In order to understand its rapid downfall from its position as a world-dominant and innovative technology organisation, Tim O. Vuori, assistant professor in strategic management at Aalto University and Qui Huy, Professor of Strategy at INSEAD Singapore conducted a qualitative study. The results were published in the 2015 paper Distributed Attention and Shared Emotions in the Innovation Process: How Nokia Lost the Smartphone Battle.
The study consisted of interviewing 76 Nokia top and middle managers, engineers and external experts and conducting in-depth investigations.

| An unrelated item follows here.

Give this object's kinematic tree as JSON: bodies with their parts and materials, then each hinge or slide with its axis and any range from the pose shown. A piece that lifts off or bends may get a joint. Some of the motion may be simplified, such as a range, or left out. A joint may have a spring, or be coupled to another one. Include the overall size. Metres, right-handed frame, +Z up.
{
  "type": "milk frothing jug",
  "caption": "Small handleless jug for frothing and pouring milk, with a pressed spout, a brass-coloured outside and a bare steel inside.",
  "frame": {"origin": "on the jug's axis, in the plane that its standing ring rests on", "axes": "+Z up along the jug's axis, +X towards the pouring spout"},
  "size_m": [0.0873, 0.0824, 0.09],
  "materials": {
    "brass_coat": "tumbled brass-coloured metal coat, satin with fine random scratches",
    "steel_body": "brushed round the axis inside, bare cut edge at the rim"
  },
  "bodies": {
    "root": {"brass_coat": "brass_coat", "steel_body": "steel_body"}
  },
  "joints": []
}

Here is what Mr Huy and Mr Vuori found:

  • At that time Nokia suffered from organisational fear;
  • The organisational fear was grounded in a culture of temperamental leaders and frightened middle managers;
  • The middle management was scared of telling the truth because they feared being fired;
  • Top managers were afraid of the external environment and not meeting their quarterly targets;
  • Executives were afraid to publicly acknowledge the inferiority of Symbian, Nokia’s operating system;
  • They knew it would take several years to develop a better operating system that could compete with Apple’s iOS;
  • Top executives were afraid of losing investors, suppliers and customers if they acknowledged their technological inferiority to Apple;
  • Top managers intimidated middle managers by accusing them of not being ambitious enough to meet their goals;
  • Top management was lied to by middle management who felt telling the truth was useless;
  • Top managers lacked technical competence which influenced how they could assess technological limitations during goal setting; by comparison, the top engineers at Apple were all engineers;
  • Instead of allocating resources to the achievement of long-term goals such as developing a new operating system, Nokia management decided to develop new phone devices for short-term market demands.

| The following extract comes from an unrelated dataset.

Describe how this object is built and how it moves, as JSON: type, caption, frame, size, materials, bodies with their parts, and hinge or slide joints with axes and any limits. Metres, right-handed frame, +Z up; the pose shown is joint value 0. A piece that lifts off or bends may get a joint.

The experts’ conclusion regarding why Nokia failed to adapt and compete is this:

Key takeaways

Nokia’s culture of status has led to an atmosphere of shared fear which influenced how employees were interacting with each other. The human factor was added to economic and structural factors and together they have generated a state of “temporal myopia” that hindered Nokia’s ability to innovate. Employees stated that top managers and directors were no longer abiding by Nokia’s core values of Respect, Challenge, Achievement and Renewal. This study points out the paramount importance of shared emotions among employees and their powerful impact on the company’s competitiveness.
We asked Amalia Sterescu, Leadership Consultant what steps should leaders take to keep themselves connected to their employees and be aware of their emotions and state of mind.
In a world dominated by digital transformation, leaders should understand that operating with the old mindset will not help their companies face customer behaviour changes or new types of competition — more aggressive and more diverse.
  • Having the power of constantly challenging the status quo will allow leaders and their organisation to embrace a culture of change;
  • Collaborative leadership style will be mandatory, the policy of closed doors will die quickly — innovation process should be encouraged at all levels but for this leaders have to learn again how to properly listen to their customers, partners and employees;
  • Before being able to understand their employees’ emotions, leaders will have to become more mindful. Emotional intelligence in action will not be just a competence nice to have — will become mandatory especially when at the decision table leaders will have a mix of generations including Millennials and Z;
  • In the end, leaders should master the power of taking responsibilities for bad decisions, failed innovation, lost market share despite the danger of losing their status, role, bonuses. Learning fast from failures or from other companies’ failures will help leaders repair, minimize risks & damages and design better services & products;
  • Middle managers will need more courage to challenge the CEO or Sr. Leadership for the benefit of the whole organisation and to accomplish this HR should act as a real business partner and mitigator.
Amalia Sterescu

Microsoft learned from Nokia’s mistakes and changed its culture.

In 2014, Satya Nadella became the current CEO of Microsoft, following Bill Gates and Steve Ballmer.
The most important change that Satya brought to Microsoft was shifting the company’s culture. He says that his job as CEO is to create a culture that focuses on listening, learning, and harnessing individual passions and talents. Satya also placed employer empowerment at the core of Microsoft’s culture.
Company culture is not to be taken lightly. In fact company culture is a major factor that contributes to the company’s development and ability to compete and be successful.
Company culture starts at the top and grows at the bottom. It includes mission, values, environment, ethics, expectations, overall mood, goals etc. But unless the company’s leadership fully embraces them, they are just beautiful but empty words. Leaders must embody the company’s values and be role models for their employees.